In the 1920's the big bands had already hit the music scene and were a popular choice for many listeners, but new forms of it were branching, swing and jazz were becoming very popular. Although, it was new to the people in the United States it had mostly emerged long before then with the African-Americans, who since the days of slavery had been making there own forms of folk music. Such forms as ragtime, fife and drum bands, string bands and spirituals. Because racism was so high in the 1920's, Jazz was a radical idea many white people, who did not think that African-American music was any good. Despite the racism, though very high at the time, Jazz still exploded though out the United States. Jazz was mainly consisted of several trumpets, saxophones, and even string instruments supported by a deeper brass bass, piano and percussion. Jazz had a huge impact on the people of the early 1900's; it lessened the racism slightly opening people up to dance, which was considered an indecent act among many societies. African-American people also began to gain popularity with their smooth ability to improve the already great sound of Jazz. Such artists as Joe "King" Oliver and Louis Armstrong were huge and made a big impact on not only jazz, but also many people living in the U.S. at the time. Jazz paved the way for many more new innovative ideas for styles of American music.
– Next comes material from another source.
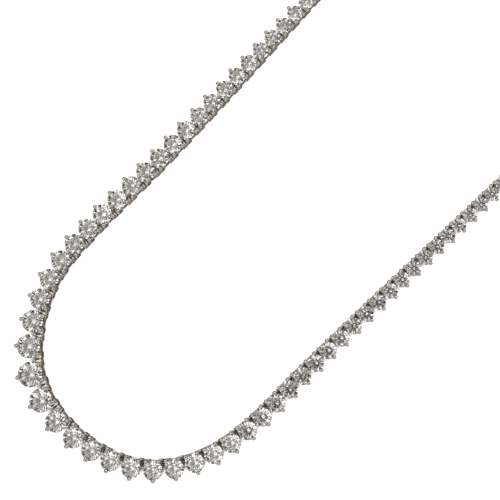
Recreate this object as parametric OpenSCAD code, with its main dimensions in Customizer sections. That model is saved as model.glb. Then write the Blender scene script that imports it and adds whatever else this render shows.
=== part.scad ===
// Diamond line necklace, laid flat in an open loop: a single row of three-prong settings with round
// brilliant stones that grow toward the middle, hinged to each other, and a box clasp.
// Millimetres, Z up, resting on the plane z = 0. The loop's long axis runs along Y: the largest stones
// are at its -Y end and the clasp is at its +Y end.

/* [Stones] */
// Diameter of the largest stone, in the middle of the necklace
centre_stone = 5.1; // [4.9:0.05:5.2]
// Diameter of the smallest stones, along the back of the neck
end_stone = 2.5; // [2.4:0.05:2.6]
// Clearance between a stone and the metal round it
stone_clearance = 0.05; // [0.04:0.01:0.06]
// Width of the table as a share of the stone's diameter
table_share = 0.57; // [0.53:0.01:0.6]

/* [Row] */
// Number of links on each side of the middle one
side_links = 61; // [58:1:61]
// Number of links on each side of the middle one that are pieces of their own
main_links = 9; // [5:1:9]
// How much longer a link is between its pins than its stone is wide
link_gap = 0.14; // [0.14:0.01:0.16]
// Distance along the course from its first point to the middle of the largest stone's link
centre_at = 0; // [-1:0.1:1]

/* [Course] */
// Y at which the arms begin to turn in at the far end
arm_end = 98; // [97.5:0.5:101]
// Radius of the far end's turn
far_radius = 25; // [24.5:0.5:26]

/* [Setting] */
// Angle of the two inner prongs from the direction that faces the inside of the loop
prong_angle = 40; // [38:1:42]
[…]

After World War I was winding down and Jazz was hitting a peak, anther new kind of music was once again emerging. Rock ‘n' Roll was another form of African-American music merged with white-American music. In 1955 rock took of with Bill Haley's song "Rock Around the Clock". The American people loved it for it's exciting, heavy beat and it's hypnotic power over people causing them to dance. Rock was very popular among the younger crowds, especially with the teens. It related to the topics many young people were interested in; it had songs about school, cars and young love. Many teens in the United States at this time loved it because they could relate to what the songs were saying, although this sounds like an improvement on society, some people believed it brought out the worst in people. Parents of the children often thought it gave ideas of rebellion and sin. Later in the century rock really started to have a rebellious theme, it gave American teens incentive to disobey their parents, schools and any authority in general. It was often debated that the Rock ‘n' Roll contributed to juvenile delinquency, protest, and wide spread drug use.